▶ **WHAT TO WORK ON**
Provide the data again in its entirety, exactly as given.

▶ **DATASET EXTRACT**
/---

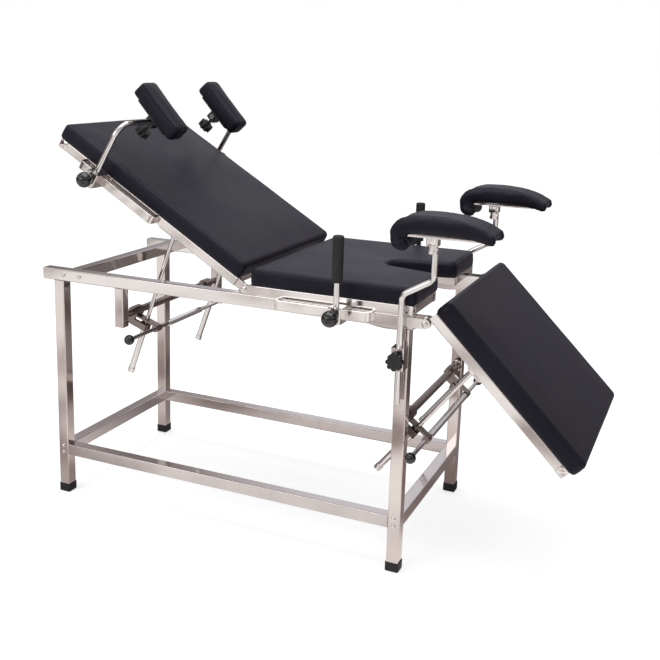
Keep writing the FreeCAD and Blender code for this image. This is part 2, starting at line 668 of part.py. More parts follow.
def lock_pieces(shaft_half):
    pieces = [cylinder(SHAFT_RADIUS, (0, -shaft_half, 0), (0, shaft_half, 0))]
    for side, _ in sides():
        y_mid = side * STRUT_Y
        outer_y = side * (STRUT_Y + PLATE_WIDTH / 2 + FACE_GAP)
        arm_y = outer_y + side * LOCK_ARM_THICK
        hub = cylinder(SHAFT_RADIUS + HUB_WALL, (0, outer_y, 0), (0, arm_y, 0))
        low = COLLAR_TOP - COLLAR_HEIGHT
        arm = box(-SHAFT_RADIUS, STRUT_OFFSET + COLLAR_RADIUS, outer_y, arm_y, low, COLLAR_TOP)
        neck = box(-SHAFT_RADIUS, SHAFT_RADIUS, outer_y, arm_y, COLLAR_TOP, 0)
        head = box(STRUT_OFFSET - COLLAR_RADIUS, STRUT_OFFSET + COLLAR_RADIUS,
                   y_mid - side * COLLAR_RADIUS, outer_y, low, COLLAR_TOP)
        head = round_edges(head, 4, 2)
        barrel = cylinder(STRUT_TUBE_RADIUS, (STRUT_OFFSET, y_mid, STRUT_TUBE_END),
                          (STRUT_OFFSET, y_mid, low))
        ring = cylinder(STRUT_TUBE_RADIUS + 1.5, (STRUT_OFFSET, y_mid, STRUT_TUBE_END),
                        (STRUT_OFFSET, y_mid, STRUT_TUBE_END + 16))
        ring = ring.makeFillet(1.4, ring.Edges[0:1])
        body = hub.fuse([arm, neck, head, barrel, ring]).removeSplitter()
        body = body.cut(cylinder(SHAFT_RADIUS, (0, outer_y, 0), (0, arm_y, 0)))
        bore = cylinder(ROD_RADIUS + RUN_CLEARANCE, (STRUT_OFFSET, y_mid, STRUT_TUBE_END - 1),
                        (STRUT_OFFSET, y_mid, COLLAR_TOP + 1))
        pieces.append(body.cut(bore))
    return pieces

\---

▶ **RESULT OF THIS EXERCISE**
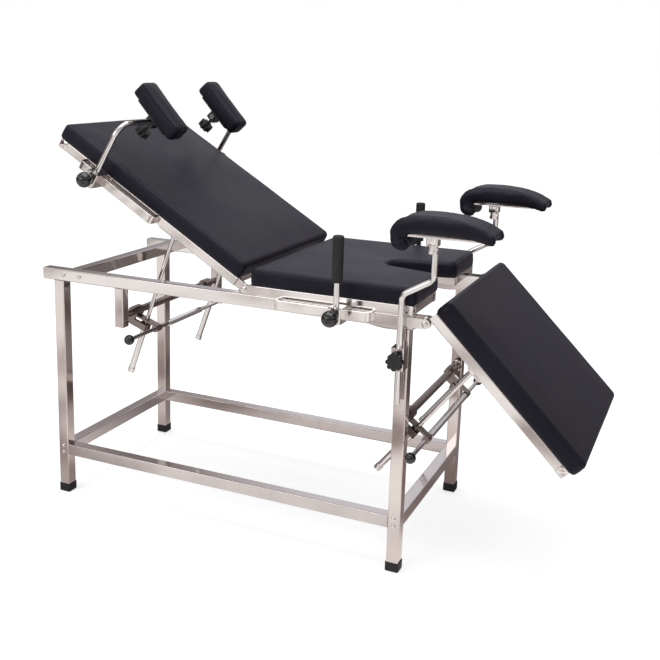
Keep writing the FreeCAD and Blender code for this image. This is part 2, starting at line 668 of part.py. More parts follow.
def lock_pieces(shaft_half):
    pieces = [cylinder(SHAFT_RADIUS, (0, -shaft_half, 0), (0, shaft_half, 0))]
    for side, _ in sides():
        y_mid = side * STRUT_Y
        outer_y = side * (STRUT_Y + PLATE_WIDTH / 2 + FACE_GAP)
        arm_y = outer_y + side * LOCK_ARM_THICK
        hub = cylinder(SHAFT_RADIUS + HUB_WALL, (0, outer_y, 0), (0, arm_y, 0))
        low = COLLAR_TOP - COLLAR_HEIGHT
        arm = box(-SHAFT_RADIUS, STRUT_OFFSET + COLLAR_RADIUS, outer_y, arm_y, low, COLLAR_TOP)
        neck = box(-SHAFT_RADIUS, SHAFT_RADIUS, outer_y, arm_y, COLLAR_TOP, 0)
        head = box(STRUT_OFFSET - COLLAR_RADIUS, STRUT_OFFSET + COLLAR_RADIUS,
                   y_mid - side * COLLAR_RADIUS, outer_y, low, COLLAR_TOP)
        head = round_edges(head, 4, 2)
        barrel = cylinder(STRUT_TUBE_RADIUS, (STRUT_OFFSET, y_mid, STRUT_TUBE_END),
                          (STRUT_OFFSET, y_mid, low))
        ring = cylinder(STRUT_TUBE_RADIUS + 1.5, (STRUT_OFFSET, y_mid, STRUT_TUBE_END),
                        (STRUT_OFFSET, y_mid, STRUT_TUBE_END + 16))
        ring = ring.makeFillet(1.4, ring.Edges[0:1])
        body = hub.fuse([arm, neck, head, barrel, ring]).removeSplitter()
        body = body.cut(cylinder(SHAFT_RADIUS, (0, outer_y, 0), (0, arm_y, 0)))
        bore = cylinder(ROD_RADIUS + RUN_CLEARANCE, (STRUT_OFFSET, y_mid, STRUT_TUBE_END - 1),
                        (STRUT_OFFSET, y_mid, COLLAR_TOP + 1))
        pieces.append(body.cut(bore))
    return pieces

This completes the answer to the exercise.